4. Tables and Graphics
ATSs generally struggle to parse tables, graphics and other atypical text blocks. Generally, we advise against including them, but of course there are exceptions. A standing rule, however, is to not include any graphical or unusual text element on your resume that will make it not make sense if that element is removed.
5. Call your work experience “Work Experience” (as opposed to “Professional Experience” or “Career Achievements” etc.)
ATS are pretty dumb. They have a limited vocabulary and you don’t want to confuse them. Getting creative on your resume might be nice if there is a human reading it, but in the first round of resume selections, you have to impress the robots and unexpected titling conventions may get your resume tossed in the round file.
6. Lead your work experience entries with employer name and job title…not date.
The ATS default is company, title, date. Starting with date may confuse the machines and jumble your work experience order. Avoid this.
No one’s work history is perfect. Every career is a series of starts, stops, resets and re-directions.

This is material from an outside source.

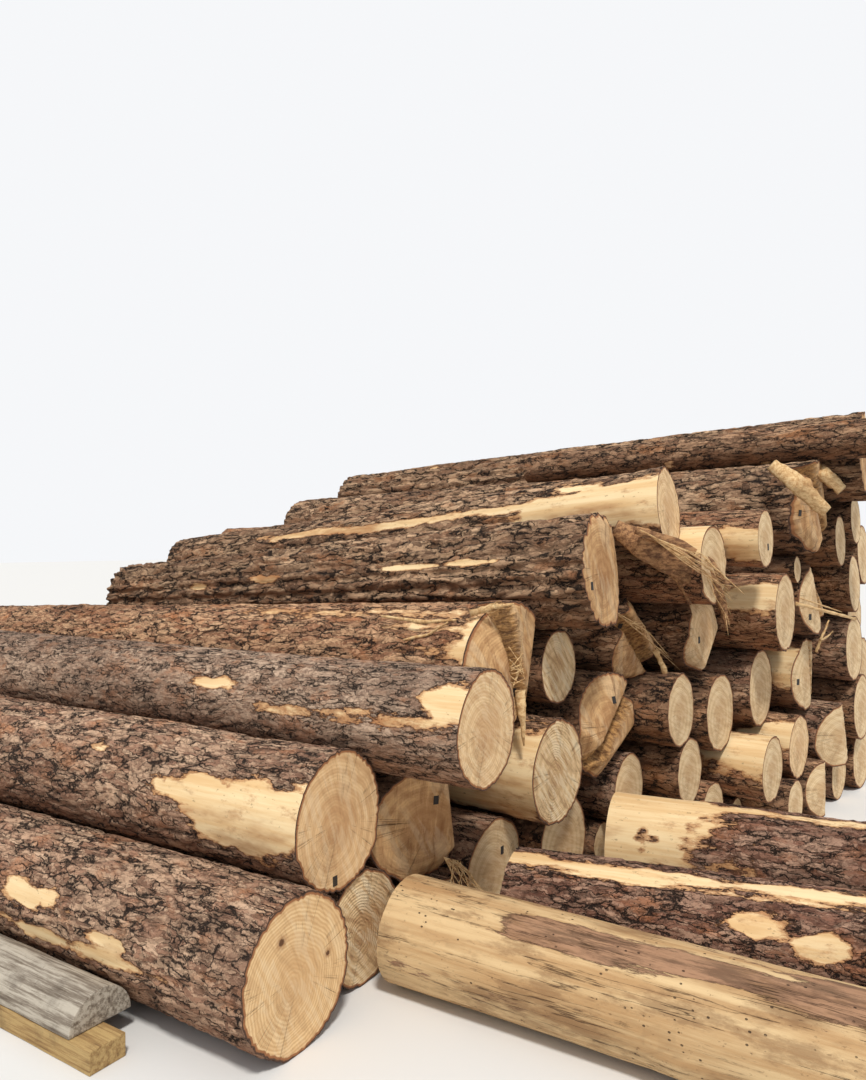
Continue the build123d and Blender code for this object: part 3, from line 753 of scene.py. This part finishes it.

As you create your professional resume, your goal is to take what is doubtlessly a broad and varied catalog of your work experience and weave from those disparate threads a compelling narrative which will convince a hiring manager that you’re the exact person for the position.
The choices you make about what information you include and what to omit, as well as the formatting you select to display it are nearly as important as the actual real-world experience behind the resume. Remember, a resume’s job is not to get you hired by on its own. Rather, it must highlight core qualifications and pique enough interest to get you in the door. Once you land the interview, the strength of your interpersonal skills and professionalism is what will land you the job.
Resume-writing tips:
- Start by making a list of your job skills, both abstract and concrete. What do you know and howdid you learn it? What software proficiencies do you have? What core functions have you performed in the office environment?
- Next, list your work experience, from most recent to oldest, with months and years noted on your start and end dates. Take a moment to note every employment gap longer than three months or so – you will be addressing those gaps specifically, either in your resume formatting, or your interview.
- Come up with two or three bullet points for each resume entry that highlights key contributions you made while working for the company. At AppleOne, we call these “MSAs” – elements you “made, saved or achieved” at your job. Calling out concrete examples, such as “I redesigned the print-on-demand fulfillment process to be quicker by 30%, saving the company $18,000 over two years” is undeniable proof of your value.
- Always spell check your resume, playing close attention to date consistency and formatting. Have someone whose grammar you trust proof it.
Formatting and Addressing Specific Problems with Your Resume
Even if your work history is not perfect, a perfectly-formatted resume can market you in the best possible light.
- Been out of the workforce for a long time? A Functional Resume can address long periods of unemployment or gaps in your work history by directing the focus to the skills you possess first.
- Done a bit of job hopping? Leading your resume with a Profile can again redirect the focus to you, not the fact that you’ve held 4 jobs in the past five years.
- Have a rich work history, but some of your experience has nothing to do with the position for which you’re applying? A Chronological Resume with bullet-points tailored to how each job has prepared you for this one can help. Even if you drove an ice cream truck and are now applying to manage an IT team, your ability to solve problems, manage budgets and deliver what’s asked of you on time are all relevant job skills.
Resume examples:
Diana De La Hoya has a three-year gap in her work history, but her skills-oriented Functional Resume directs the attention to her rich employment history and variety of valuable skills and accolades.
Rudy McBride’s long term of work at Blockbuster did not directly relate to his desired role as a graphic designer, but instead of leaving it off his resume, he chose to spin it as related to management and visual design within the video store.
Our recent college graduate, Gretchen Chen, does not have a whole lot of real-world job experience. But by highlighting her skills and presenting her coursework in a way that makes sense to hiring managers, she positions herself well to jump into the job market.